Below the two enthusiast options, we have the Ryzen 7 7700X, a processor with 8 cores and 16 threads running at a 4.5GHz base frequency with boosts of up to 5.4GHz. It has a total cache of 40MB and a 105W TDP. Notably, the Ryzen 5 7600X also has a rated TDP of 105W, up from the Ryzen 5 5600X’s 65W. It has 6 cores and 12 threads clocked at a base speed of 4.7GHz, with boost speeds up to 5.3GHz. It also has 38MB of total cache, and AMD says you can expect up to 40% improvements in gaming on their midrange option compared to the last generation Ryzen 5 5600X. In fact, AMD even claims it has better gaming and single core performance than the Intel Core i9-12900K.
These four processors will all be made available globally from 27 Sept onwards. AMD also expects supply to keep up with demand this time, hopefully avoiding a repeat of the Ryzen 5000 launch when there was a shortage of processors. Here’s how much the first batch of Ryzen 7000 processors will cost:
- AMD Ryzen 9 7950X, 16C/32T, 4.5GHz/5.7GHz, 80MB, 170W – USD699 (~RM3,132.57)
- AMD Ryzen 9 7900X, 12C/24T, 4.7GHz/5.6GHz, 76MB, 170W – USD549 (~RM2,460.34)
- AMD Ryzen 7 7700X, 8C/16T, 4.5GHz/5.4GHz, 40MB, 105W – USD399 (~RM1,788.12)
- AMD Ryzen 5 7600X, 6C/12T, 4.7GHz/5.3GHz, 38MB, 105W – USD299 (~RM1,339.97)
Another thing to note about these new processors is that they’ll all be using the new AMD Socket AM5 platform, bidding farewell to the AM4 platform that had served AMD users for so long. The biggest update here of course is the switch to a land grid array socket instead of the classic pin grid array setup, moving the pins from the bottom of the CPU chip to the motherboard socket. It’s basically just moving to what Intel’s been doing for years now, and the main benefit here is that it’ll likely reduce accidental damage to the pins when you’re not careful. You’ll also apparently be able to use most AM4 coolers with AM5 too.
As for the actual Socket AM5 motherboard chipsets themselves, there will be four chipsets at launch, namely:
- AMD X670 Extreme
- AMD X670
- AMD B650 Extreme
- AMD B650
It mostly follows the traditional nomenclature for AMD motherboards, with the X-series chipsets meant for enthusiasts looking to do extreme overclocking and the like, while the B-series chipsets will still allow CPU and RAM overclocking but are designed mostly for mainstream users in mind. They will all support quad channel DDR5 and will come with at least one PCIe 5.0 slot for M.2 storage. The two ‘Extreme’ chipsets will also have PCIe 5.0 for the graphics card slot, while the non-Extreme boards will come with PCIe 4.0 slots instead.
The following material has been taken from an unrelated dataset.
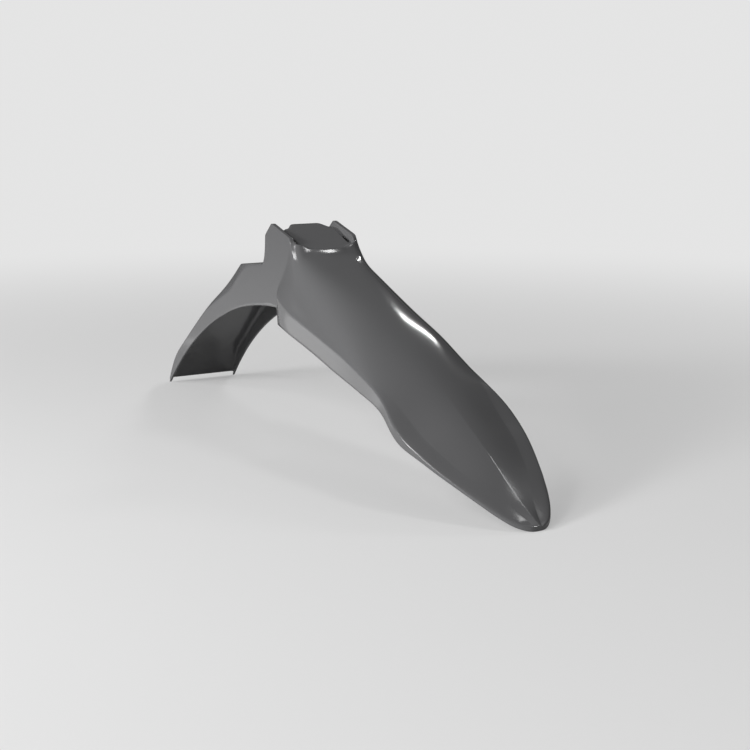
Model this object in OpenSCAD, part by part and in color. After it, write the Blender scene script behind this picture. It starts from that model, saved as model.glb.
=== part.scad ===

The two X670 boards will be available globally together with the Ryzen 7000 processors on 27 September, while the other two B650 boards will be available sometime in October. Also, AMD is promising support for AM5 at least until 2025, so we’ll be seeing at least a few more generations of Ryzen on AM5 still.
Another thing worth mentioning is that AMD is also now offering the new Extended Profiles for Overclocking (EXPO) standard. Basically, if you’re already familiar with the Intel XMP memory overclocking feature, AMD’s EXPO is a similar thing except optimised and tuned specifically for Ryzen 7000. AMD says there will be at least 15 memory kits with EXPO support debuting on 27 September too, with speeds of up to DDR5-6400.